**11/30/21**

This quarter I’ve taken a statistics class. It’s actually been a lot of fun, and as we approach the final, I decided to flip through the book and do some random math. Now, one of the cool things we learned how to do is calculate how far from the mean a given value is. I’ll not bore you with the details, but this means as long as I know the mean and standard deviation (translation: “average” and “measure of how much the numbers of a given statistic vary AKA variance”) then I can calculate how un-average or almost-normal a given thing is.

And as they say, “Research is really Me-search,” I decided to see, statistically speaking, just how un-average I am. (The closer to 50% I am, the more “average” I am. Or to put it another way, “allegedly normal.”)

My average body temperature is 36.4°C (97.6°F). The average body temperature of humans is 36.78°C (98.2°F). Which surprised the heck out of me, I thought it was 37°C (98.6°F).The variance of body temperatures of humans is 0.34°C (0.62°F). This means my body temperature is warmer than only 16.6% of people, or to put it the other way, I am colder than 83.4% of people. No wonder I’m always freezing while everybody else is complaining about it being too hot.

Yes, it’s hella nerdy, but it’s a really interesting way to position one’s self in relation to the rest of humanity. So I kept flipping through my statistics book and found a bunch of these. And because I’m just so humble, next I’m going to tell you how smart I am.

My IQ is 124. A perfectly average IQ is 100 and the test itself is designed to have a variance of 15 points. This means I have a higher IQ than 94.52% of people.
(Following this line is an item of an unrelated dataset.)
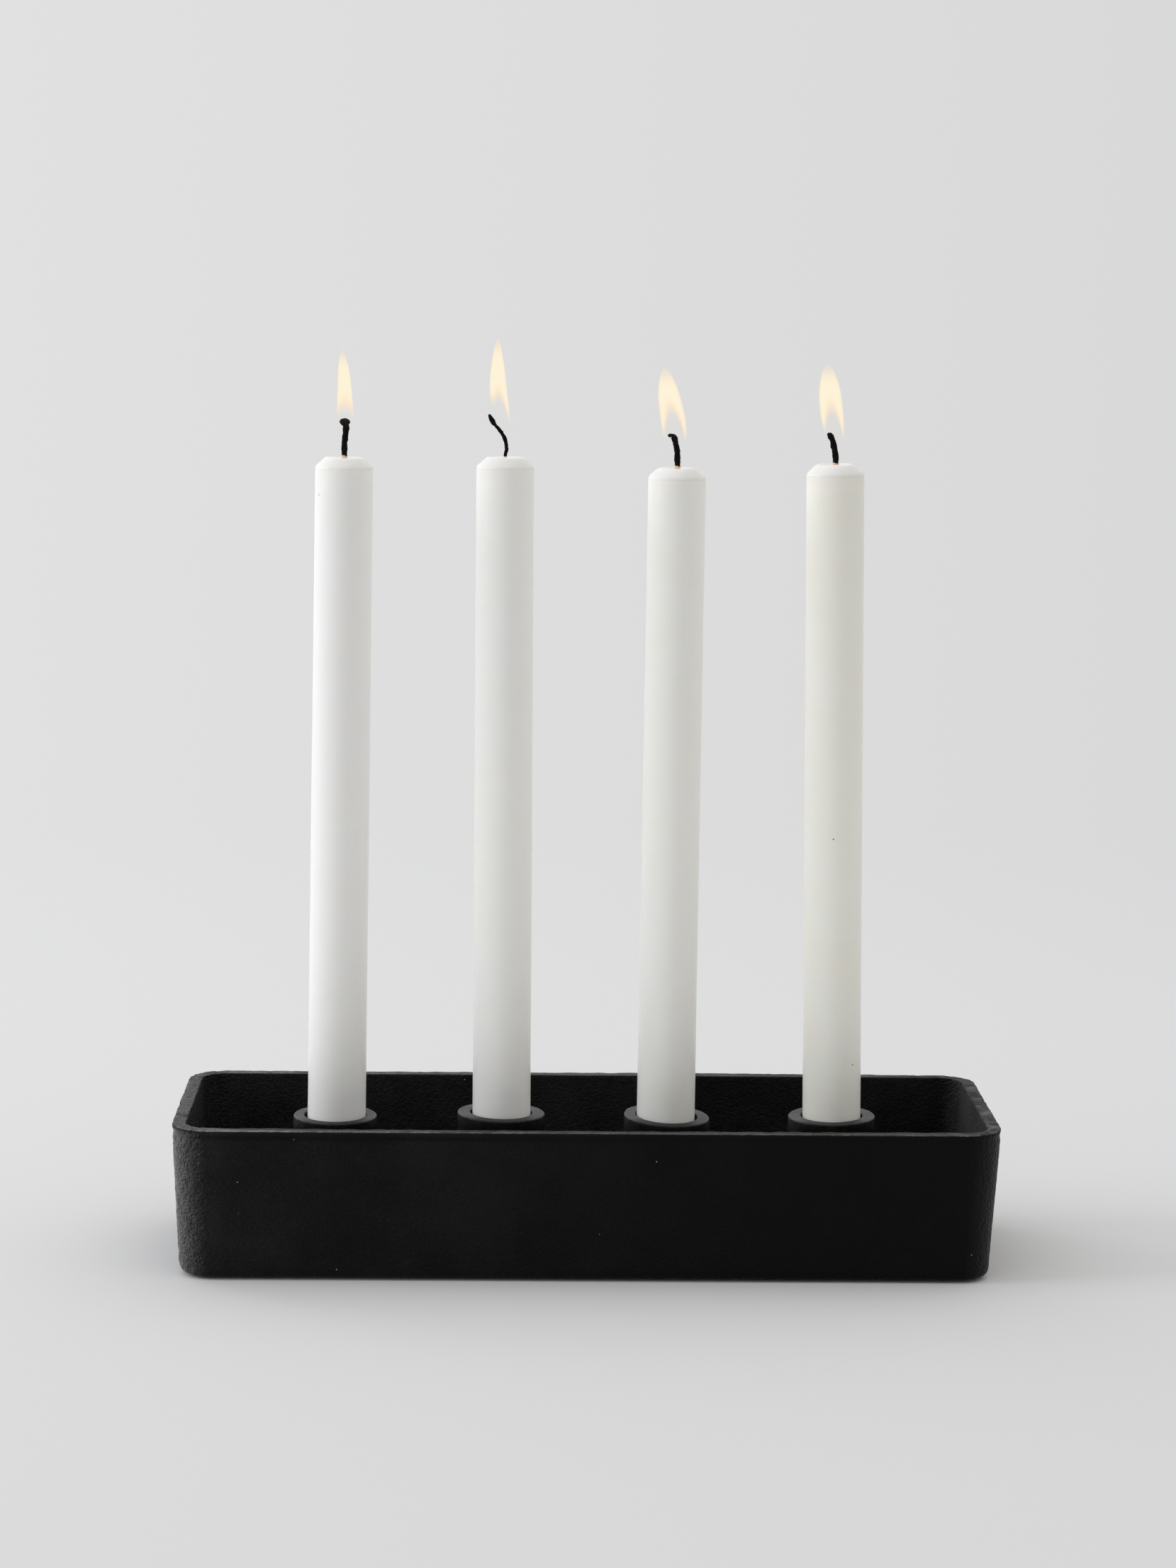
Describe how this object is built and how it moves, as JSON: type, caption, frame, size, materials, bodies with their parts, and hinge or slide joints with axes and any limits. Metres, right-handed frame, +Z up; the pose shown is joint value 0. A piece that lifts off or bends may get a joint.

Granted, the IQ test is looking only at one’s ability to take in information, process it, and spit out a conclusion (a very white/western concept of intelligence). However, it certainly helps with the self confidence when faced with a room full of people and the social anxiety begins to bubble up, I just think, “only 5.48% of these people are smarter than me.” Which means as long as there’s not too many people in the room, I like my odds for being the sharpest of the bunch.

I am 169 cm (5′ 9″) tall. The average height for women is 156 cm (5′ 3.7″) tall. The variance is 7.105 cm (2.9 in). This means I am taller than 96.64% of women.

My resting pulse is roughly 82 BPM (beats per minute). The average pulse rate for women is 74 BPM and has a variance of 12.5 BPM. This means my heart rate is faster than 73.89% of women. Interestingly, before I got my testosterone blocker changed from spironolactone to progesterone, my resting pulse was 95 BPM, meaning my heart was going faster than 95.35% of women. Which thoroughly sucked. I was totally exhausted all the time and (at best) constantly felt like I was in a low level panic. It’s strange to think that something as simple as a meds adjustment brought me 21.46% closer to being average. At least in this one respect.

Of the various statistics I found in the book and could apply to myself, there’s only one I found where I am about as close to average as one can get. My diastolic blood pressure. My blood pressure is normally 120/70. That bottom number is the diastolic blood pressure. The average diastolic blood pressure for women is 70.2 mm Hg (millimeters of mercury) and the variance is 11.2 mm Hg. This means my blood pressure comes in at 49.2%. That’s 0.8% lower than perfectly average. Hey, when it comes to being normal, I guess I’ll take what I can get.

Annoyingly, there weren’t more statistics in the book that I could apply to myself. For one, it didn’t have systolic blood pressure (the top number). But it did have blood platelet count and bone density. Neither of which I know my numbers for, which doesn’t help much. I’m not sure what ways I want to measure myself against the literal everyone, but for some reason I find in really want to. Something to do with self help books (and similar) constantly telling people to not compare themselves to everyone else. It also probably helps that I don’t put much stock in the idea of “normal” in the first place.